I think Martha was Drindl's wife. They acted like an old, married couple. If they hadn't been married, the script would have explained it.


I liked this episode, mostly because the acting was outstanding, especially Robert Dryden, who plays old Drindl perfectly. (Ralph bell wasn't in it enough, imo, lol!) It was a strange story, and I am not sure what it's trying to say. My impression is that it's trying to say that even though Drindl had a right to feel disgruntled at the way he was subtly looked down on by snobs, his own pride and arrogance caused his downfall in the end, and he was no different from the rest of them in his own way. He was actually just as much of a snob himself. However, one isn't sure if Drindl's characters turned out to be real, or if it was only his imagination that killed him in the end. (Spoiler.)


"You really do know everything." "On the contrary, I know very little." "Well, you always seem to know everything." "That's because you know less."

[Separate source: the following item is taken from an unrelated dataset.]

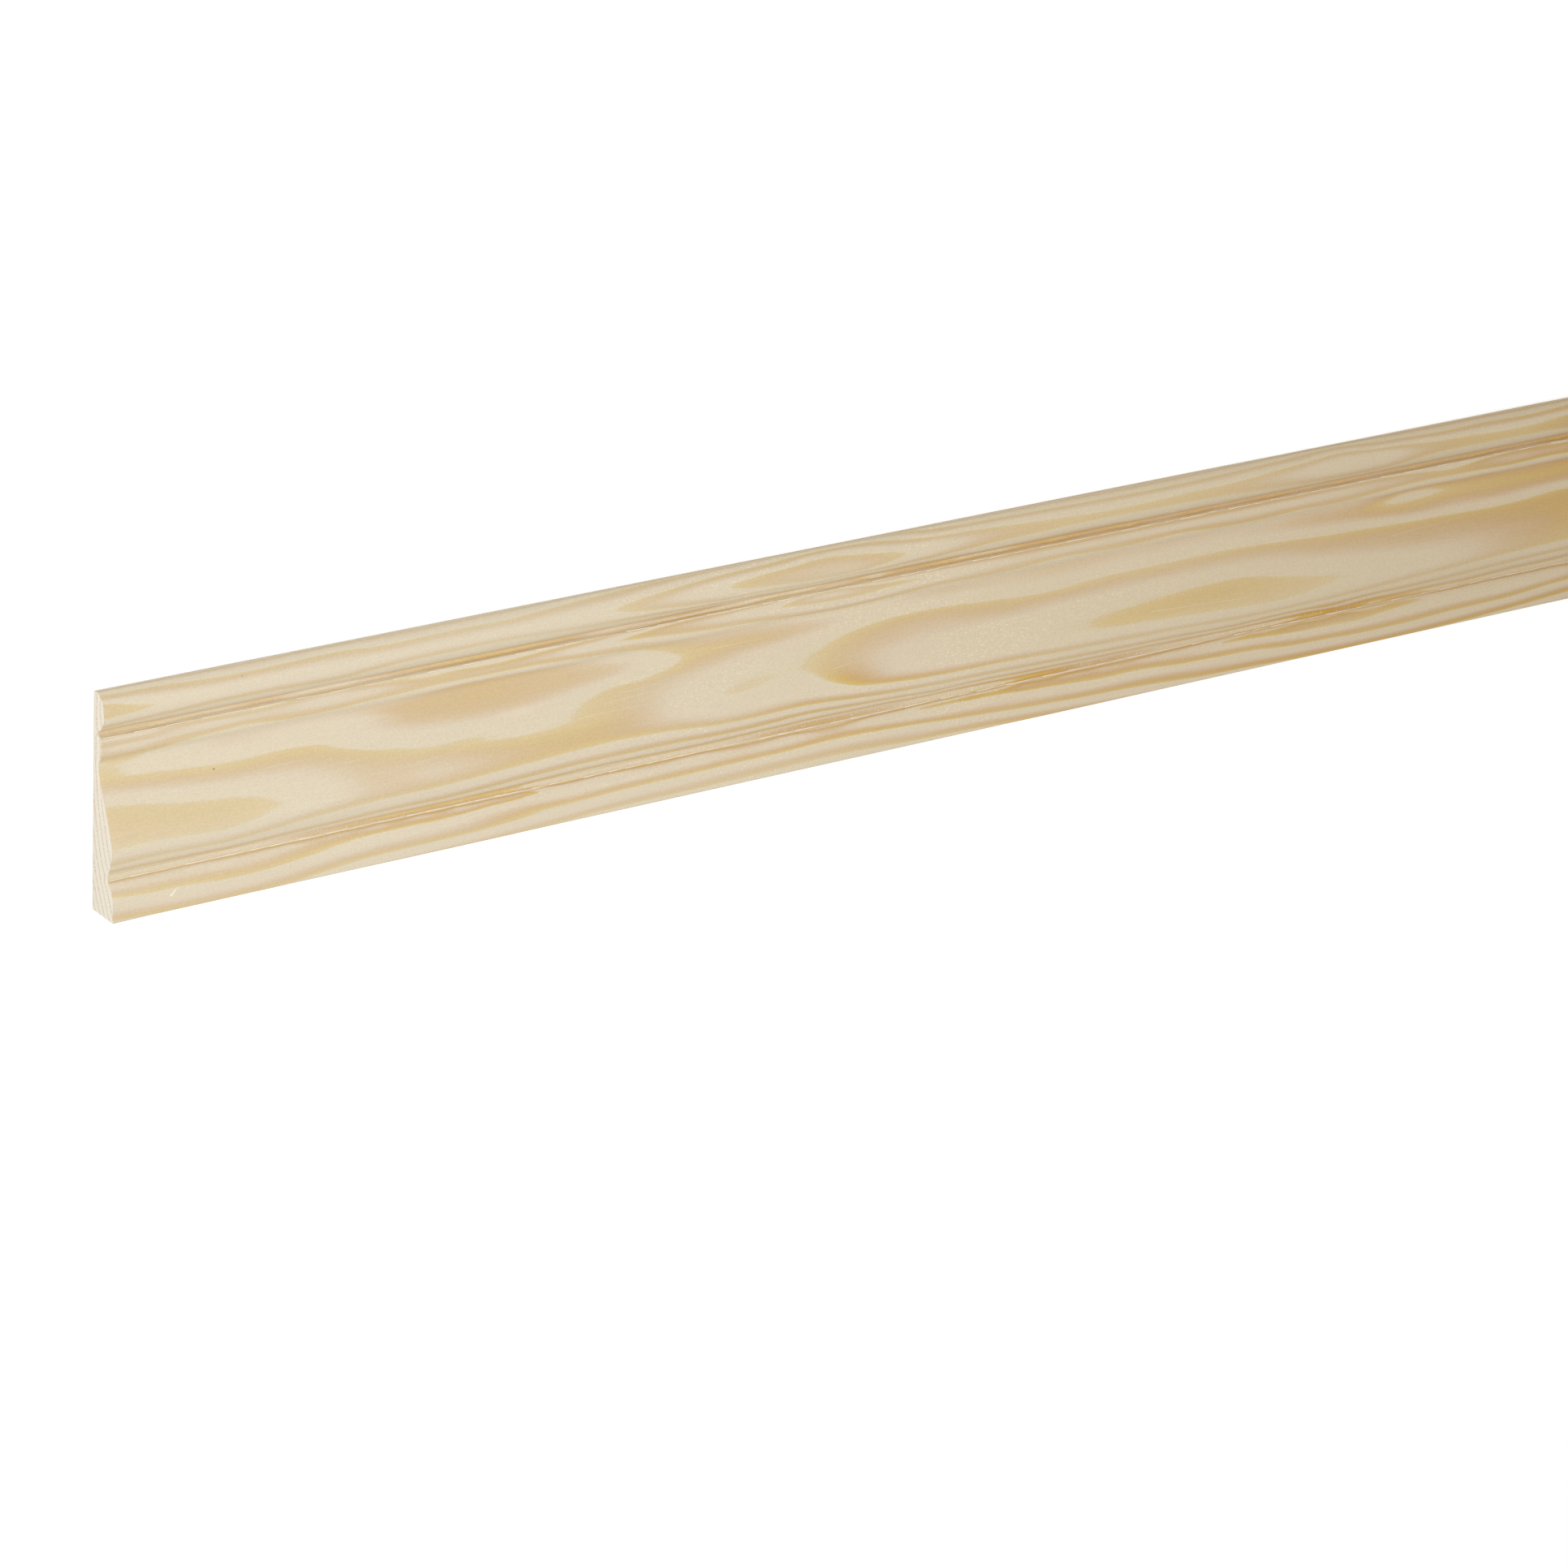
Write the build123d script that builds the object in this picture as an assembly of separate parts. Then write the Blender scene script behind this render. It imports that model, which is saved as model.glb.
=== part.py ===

Opinion seems to be divided on the merits of Elspeth Eric's scripts, but I quite liked this quirky offering that takes place in a stuffy men's club. An announcement that impossible things are about to happen creates unwanted excitement for the members!


An interesting episode with definite mystery. Very enjoyable to listen to as it was intriguing. Loved the unique twists and turns in this story. Do miss the full commercials and news.


Not at all what I expected…and that’s a good thing. I really liked this one.